Cast your mind forward 5 years. Will we still send so many emails? Will we be satisfied with a keyboard to fill in web forms and use passwords to log on to secure systems? The changes in speed of access and capability will be many. As facial recognition, voice recognition, and biometrics develop, our concept of how we communicate with machines will change. The effect of cloud computing will drive down the cost of infrastructure and create new potential for business solutions.
Already today there are smarter ways to do things and smarter ways to drive down the risks associated with aging IT systems that are likely to add value to your business. The question is how much should you spend?
We have tried to set a guide based on a percentage of revenue, but that is too vague for many businesses where maintaining margins is hard work. Often a better answer lies in reducing waste or risk. It is important to first of all understand your risk around IT through loss of systems or loss of competitive edge in the marketplace. Then look to business processes with high cost and look for technology to reduce that waste and so reduce the cost per product.

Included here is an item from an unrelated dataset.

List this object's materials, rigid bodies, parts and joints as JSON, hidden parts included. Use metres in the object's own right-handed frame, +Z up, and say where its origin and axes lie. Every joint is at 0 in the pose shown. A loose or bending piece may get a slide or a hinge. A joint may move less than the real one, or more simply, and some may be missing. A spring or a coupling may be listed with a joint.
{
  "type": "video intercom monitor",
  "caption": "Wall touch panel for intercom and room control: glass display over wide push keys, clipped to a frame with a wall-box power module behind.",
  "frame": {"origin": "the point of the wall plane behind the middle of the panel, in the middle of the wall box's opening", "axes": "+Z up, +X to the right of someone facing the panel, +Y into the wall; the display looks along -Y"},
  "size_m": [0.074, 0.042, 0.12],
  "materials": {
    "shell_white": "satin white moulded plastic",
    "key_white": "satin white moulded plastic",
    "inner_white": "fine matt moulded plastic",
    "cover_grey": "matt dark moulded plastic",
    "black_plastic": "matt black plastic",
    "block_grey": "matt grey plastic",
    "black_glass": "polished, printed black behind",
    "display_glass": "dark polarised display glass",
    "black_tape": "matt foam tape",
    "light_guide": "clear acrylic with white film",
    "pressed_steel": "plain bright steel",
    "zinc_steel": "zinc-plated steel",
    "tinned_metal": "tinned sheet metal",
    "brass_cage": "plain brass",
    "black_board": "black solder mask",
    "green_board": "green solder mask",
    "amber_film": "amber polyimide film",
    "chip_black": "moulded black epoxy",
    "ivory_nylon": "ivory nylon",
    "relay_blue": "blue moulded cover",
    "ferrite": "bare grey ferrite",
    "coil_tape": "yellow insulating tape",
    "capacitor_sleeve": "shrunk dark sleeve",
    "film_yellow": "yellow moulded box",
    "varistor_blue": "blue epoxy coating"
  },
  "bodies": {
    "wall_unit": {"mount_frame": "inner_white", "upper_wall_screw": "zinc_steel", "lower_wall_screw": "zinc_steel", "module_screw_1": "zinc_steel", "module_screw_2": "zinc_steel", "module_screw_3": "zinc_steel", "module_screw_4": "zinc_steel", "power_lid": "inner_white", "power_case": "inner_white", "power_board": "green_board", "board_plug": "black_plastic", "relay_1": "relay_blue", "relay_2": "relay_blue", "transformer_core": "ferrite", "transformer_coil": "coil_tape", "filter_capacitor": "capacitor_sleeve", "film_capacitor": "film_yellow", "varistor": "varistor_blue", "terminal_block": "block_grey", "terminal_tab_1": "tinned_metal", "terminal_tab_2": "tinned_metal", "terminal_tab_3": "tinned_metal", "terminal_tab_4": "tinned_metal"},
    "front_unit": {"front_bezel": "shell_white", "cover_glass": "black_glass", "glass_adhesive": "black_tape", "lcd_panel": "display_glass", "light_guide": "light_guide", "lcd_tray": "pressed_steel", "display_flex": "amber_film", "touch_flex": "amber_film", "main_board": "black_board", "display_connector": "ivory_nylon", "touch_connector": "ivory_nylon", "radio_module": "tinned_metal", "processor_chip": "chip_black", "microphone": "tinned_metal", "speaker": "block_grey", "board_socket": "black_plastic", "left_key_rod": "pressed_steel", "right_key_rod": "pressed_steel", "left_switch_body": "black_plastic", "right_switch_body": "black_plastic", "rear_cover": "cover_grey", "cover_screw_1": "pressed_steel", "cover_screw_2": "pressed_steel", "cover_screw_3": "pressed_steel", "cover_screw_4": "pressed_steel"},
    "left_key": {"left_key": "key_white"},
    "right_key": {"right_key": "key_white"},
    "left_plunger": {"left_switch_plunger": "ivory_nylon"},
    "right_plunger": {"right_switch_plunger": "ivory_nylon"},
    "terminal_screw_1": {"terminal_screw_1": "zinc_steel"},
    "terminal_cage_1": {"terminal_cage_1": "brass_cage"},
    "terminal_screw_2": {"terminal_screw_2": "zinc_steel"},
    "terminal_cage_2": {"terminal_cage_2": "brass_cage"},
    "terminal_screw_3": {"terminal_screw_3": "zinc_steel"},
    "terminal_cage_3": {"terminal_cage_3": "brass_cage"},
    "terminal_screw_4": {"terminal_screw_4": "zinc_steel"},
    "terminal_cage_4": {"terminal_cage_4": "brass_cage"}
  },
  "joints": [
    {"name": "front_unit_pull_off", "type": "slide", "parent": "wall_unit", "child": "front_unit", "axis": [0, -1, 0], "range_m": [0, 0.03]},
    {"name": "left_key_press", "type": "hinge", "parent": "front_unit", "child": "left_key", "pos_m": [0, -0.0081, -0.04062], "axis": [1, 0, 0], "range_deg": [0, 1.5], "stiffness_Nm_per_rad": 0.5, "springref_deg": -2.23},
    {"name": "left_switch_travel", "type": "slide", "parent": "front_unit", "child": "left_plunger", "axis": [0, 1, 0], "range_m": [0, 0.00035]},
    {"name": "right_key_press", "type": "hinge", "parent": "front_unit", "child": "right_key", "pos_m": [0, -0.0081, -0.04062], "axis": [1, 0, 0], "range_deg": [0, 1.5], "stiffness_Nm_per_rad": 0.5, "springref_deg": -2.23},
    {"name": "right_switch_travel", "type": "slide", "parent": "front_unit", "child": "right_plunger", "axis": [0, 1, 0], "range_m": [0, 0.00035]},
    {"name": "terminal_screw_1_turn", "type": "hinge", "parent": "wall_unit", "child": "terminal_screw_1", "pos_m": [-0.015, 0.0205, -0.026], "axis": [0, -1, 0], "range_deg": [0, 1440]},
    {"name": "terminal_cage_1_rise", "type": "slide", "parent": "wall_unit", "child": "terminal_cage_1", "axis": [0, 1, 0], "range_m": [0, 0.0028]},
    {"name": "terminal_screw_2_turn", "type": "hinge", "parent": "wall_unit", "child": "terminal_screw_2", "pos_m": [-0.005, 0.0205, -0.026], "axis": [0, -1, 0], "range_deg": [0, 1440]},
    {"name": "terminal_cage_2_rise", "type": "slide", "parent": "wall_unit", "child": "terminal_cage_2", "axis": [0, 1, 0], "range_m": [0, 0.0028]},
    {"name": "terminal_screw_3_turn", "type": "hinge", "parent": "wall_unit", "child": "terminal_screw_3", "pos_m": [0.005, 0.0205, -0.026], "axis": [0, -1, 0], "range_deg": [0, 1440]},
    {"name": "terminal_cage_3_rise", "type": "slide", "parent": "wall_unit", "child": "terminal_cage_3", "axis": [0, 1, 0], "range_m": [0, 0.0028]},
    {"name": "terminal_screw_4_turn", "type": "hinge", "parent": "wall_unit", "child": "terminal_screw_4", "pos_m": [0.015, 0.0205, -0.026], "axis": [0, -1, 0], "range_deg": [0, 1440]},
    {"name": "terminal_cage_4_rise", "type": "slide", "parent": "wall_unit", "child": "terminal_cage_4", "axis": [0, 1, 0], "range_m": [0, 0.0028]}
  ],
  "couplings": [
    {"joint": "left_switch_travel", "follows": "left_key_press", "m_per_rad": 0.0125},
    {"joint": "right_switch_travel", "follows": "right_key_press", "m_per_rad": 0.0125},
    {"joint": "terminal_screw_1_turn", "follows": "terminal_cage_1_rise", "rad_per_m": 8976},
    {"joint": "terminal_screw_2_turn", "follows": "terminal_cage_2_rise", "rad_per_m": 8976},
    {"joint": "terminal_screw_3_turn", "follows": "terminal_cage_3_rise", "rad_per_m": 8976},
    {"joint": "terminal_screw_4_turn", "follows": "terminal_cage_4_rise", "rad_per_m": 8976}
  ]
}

That cost may be in marketing, sales, inventory, materials, or time. The savings will build the business case for spending on IT.
Building a business case
There are some clear costs to IT that you can work into your business case. If you are using PCs, servers, and mobile devices, there is a cost to buying them and maintaining them. This may be a fixed cost if outsourced or a variable cost if you buy the equipment as needed. PCs will vary from a few hundred dollars to a few thousand, depending on the demands you are placing on them, from an email station running a couple of small spreadsheets to a workstation running 3D design tools. You should anticipate three to four years of performance from the right PC, but to stretch it further will have hidden costs in increased downtime, maintenance costs, and poor performance relative to newer machines.

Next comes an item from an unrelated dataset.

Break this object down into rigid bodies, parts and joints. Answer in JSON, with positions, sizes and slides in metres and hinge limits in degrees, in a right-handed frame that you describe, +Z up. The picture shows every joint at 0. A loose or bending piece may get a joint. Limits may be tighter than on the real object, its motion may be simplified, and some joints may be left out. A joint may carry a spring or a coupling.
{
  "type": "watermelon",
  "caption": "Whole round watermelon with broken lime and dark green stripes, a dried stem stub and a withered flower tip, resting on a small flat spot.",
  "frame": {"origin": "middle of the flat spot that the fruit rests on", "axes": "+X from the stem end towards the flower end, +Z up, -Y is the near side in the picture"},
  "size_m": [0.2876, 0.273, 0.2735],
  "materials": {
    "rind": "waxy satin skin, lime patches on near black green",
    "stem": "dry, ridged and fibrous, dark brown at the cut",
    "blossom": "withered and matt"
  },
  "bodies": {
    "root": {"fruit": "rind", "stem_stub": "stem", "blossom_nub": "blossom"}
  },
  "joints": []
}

For each new starter in your business you need to factor in the annual cost of a PC, a device, and software, and if you are using cloud, factor in monthly fees. Again, these will vary from application to application, but you should be able to figure out what your costs will be. There is also the cost of supporting each person in your business in terms of their IT tools, which will either be a direct cost or a hidden cost. The costs are hidden when you have no formal support arrangement and your staff waste productive time fixing their own IT problems or working around them. Direct costs are usually lower than hidden costs, because problems are fixed efficiently. Management of an individual’s IT environment will cost from a few hundred dollars a year to a few thousand depending on the complexity of the systems being used.
Dealing with growth
If your business is growing through any of the critical points of 5, 20, 50 or 200 staff you may need to revisit your infrastructure strategy and change how you share, store, and protect your data. As you pass through any of these phases, you will need larger, more expensive systems unless you have adopted a scalable cloud solution that allows you to simply add one more team member to the account. Of course not all applications have a cloud version yet, so you may need to invest in a hybrid solution with some servers and some cloud.

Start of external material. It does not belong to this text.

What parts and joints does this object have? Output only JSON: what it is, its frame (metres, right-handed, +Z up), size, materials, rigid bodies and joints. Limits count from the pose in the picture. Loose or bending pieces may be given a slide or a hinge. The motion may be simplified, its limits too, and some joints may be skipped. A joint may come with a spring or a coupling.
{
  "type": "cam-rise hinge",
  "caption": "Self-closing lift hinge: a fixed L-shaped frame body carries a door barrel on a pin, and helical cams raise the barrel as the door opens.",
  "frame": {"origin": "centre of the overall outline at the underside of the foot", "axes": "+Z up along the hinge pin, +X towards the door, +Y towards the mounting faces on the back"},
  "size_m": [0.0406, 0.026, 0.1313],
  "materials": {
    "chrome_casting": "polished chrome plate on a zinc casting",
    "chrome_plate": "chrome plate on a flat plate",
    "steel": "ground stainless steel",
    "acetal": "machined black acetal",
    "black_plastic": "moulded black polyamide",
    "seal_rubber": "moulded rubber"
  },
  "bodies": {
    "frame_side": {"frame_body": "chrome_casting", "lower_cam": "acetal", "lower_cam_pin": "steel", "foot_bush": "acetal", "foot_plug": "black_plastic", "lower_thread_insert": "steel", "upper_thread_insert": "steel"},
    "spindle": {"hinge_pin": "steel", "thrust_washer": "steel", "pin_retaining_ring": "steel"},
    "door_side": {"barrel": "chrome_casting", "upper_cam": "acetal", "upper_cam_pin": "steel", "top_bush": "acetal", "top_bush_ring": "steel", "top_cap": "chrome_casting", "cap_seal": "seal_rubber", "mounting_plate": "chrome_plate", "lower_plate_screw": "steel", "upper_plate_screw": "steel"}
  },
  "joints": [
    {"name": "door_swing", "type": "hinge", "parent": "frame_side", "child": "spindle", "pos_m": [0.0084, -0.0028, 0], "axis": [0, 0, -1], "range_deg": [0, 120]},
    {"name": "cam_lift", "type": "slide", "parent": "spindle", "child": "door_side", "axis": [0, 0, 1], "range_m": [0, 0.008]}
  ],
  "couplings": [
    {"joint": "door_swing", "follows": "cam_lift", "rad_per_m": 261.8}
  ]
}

The more you can push to cloud, the less capital expenditure you will need to budget for, but keep an eye on the comparison costs over a four-year period. Many cloud solutions are cost effective for the enterprise but not for the smaller business. For a fast-growing start-up, the cost of cloud is not the issue as it is all about the freedom to grow without the need for expensive upgrades.
Understanding your business and getting the right advice on suitable technologies may give you the advantage you are looking for. It is a great time in the IT technology cycle to be on top of your business and well informed.